Hi everyone. I need your opinions to help me decide between applying to South Australia (Adelaide) vs. applying to New Zealand.

How is the manufacturing industry in NZ? Is it growing? Is it dying?

Are there jobs for immigrants? Or do employers generally prefer to hire locals/citizens?

A friend of mine who recently moved to NZ and couldn't find a job says it is probably because he doesn't have a proper college degree. I have a Masters degree. Do I stand a better chance?... or not really?

My occupation of Production Manager (Manufacturing) is also open in the state of South Australia. So now I'm trying to decide whether to go ahead with that initial skills assessment for Australia or to go with New Zealand.

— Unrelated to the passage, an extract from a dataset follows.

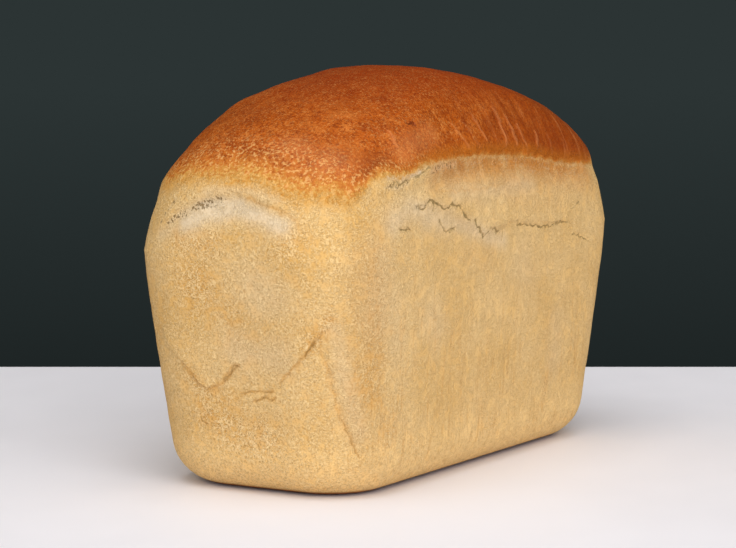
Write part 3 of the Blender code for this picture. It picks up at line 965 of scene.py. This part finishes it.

I'm curious about opinions from people who are already there or who know about the manufacturing industry there. Thanks.


----------



## escapedtonz (Apr 6, 2012)

Nostalgia Nut said:


> Hi everyone. I need your opinions to help me decide between applying to South Australia (Adelaide) vs. applying to New Zealand.
> 
> How is the manufacturing industry in NZ? Is it growing? Is it dying?
> 
> ...


Manufacturing of what exactly ? Not much is made in nz. Virtually everything is imported.


----------



## Nostalgia Nut (Feb 11, 2009)

escapedtonz said:


> Manufacturing of what exactly ? Not much is made in nz. Virtually everything is imported.


Then maybe it is better I apply to South Aus instead. Hope there is more manufacturing scope there.


----------